To address these problems, an infrastructure to provide a course and learning content management system was created, which has resource sharing at the base of its architecture: the LearningOnline Network with Computer-Assisted Personalized Approach (LON-CAPA).
The roots of this system go back to 1992, when a group of faculty at Michigan State University started developing a sophisticated online homework and assessment system, with a strong focus on the sciences and mathematics. Soon other universities adopted the system, and it was not long before an informal culture of inter-institutional sharing of such resources developed. The exchange of resources, however, was reflected nowhere in the architecture of the system, and was achieved by copying files (at the time, on floppy disks), FTPing them from server to server, or e-mailing them from colleague-to-colleague.
To formalize and thus further the content sharing within the emerging community of practice, the team in 1999 started to add cross-institutional digital library and learning content management capabilities, which were not limited to problem resources, but include the management of any multimedia materials (images, HTML pages, applets, etc). The top layer of the system consists of a complete course management system, so that the assembled resources can immediately be used in a course context, where instructors have the ability to seamlessly assemble their course from resources across institutional boundaries.

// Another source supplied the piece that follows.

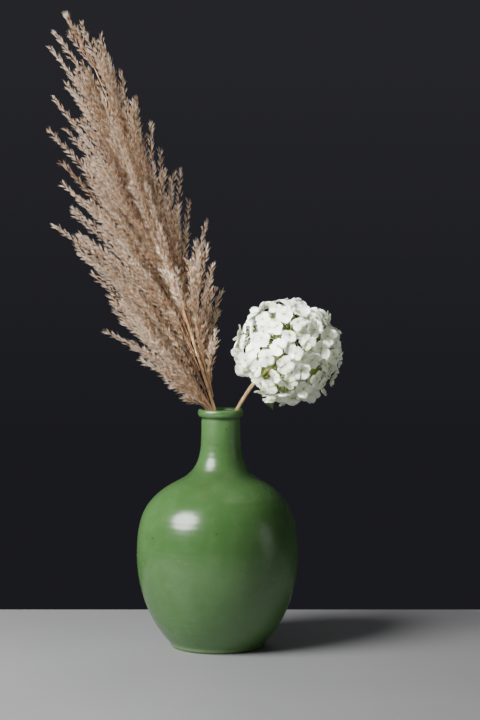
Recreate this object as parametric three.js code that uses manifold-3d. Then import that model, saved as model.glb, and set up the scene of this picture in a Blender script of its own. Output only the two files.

In 2000, the LON-CAPA group at MSU received funding by the National Science Foundation to expand the user community, research educational effectiveness of the resources, and to develop a mechanism for resource sharing across institutional boundaries and with the collaboration of commercial partners. In 2003, the project won the Computerworld 21st Century Achievement Award in the Education and Academia category, and in 2004 it won a Sloan-C “Most Effective Practice” Award.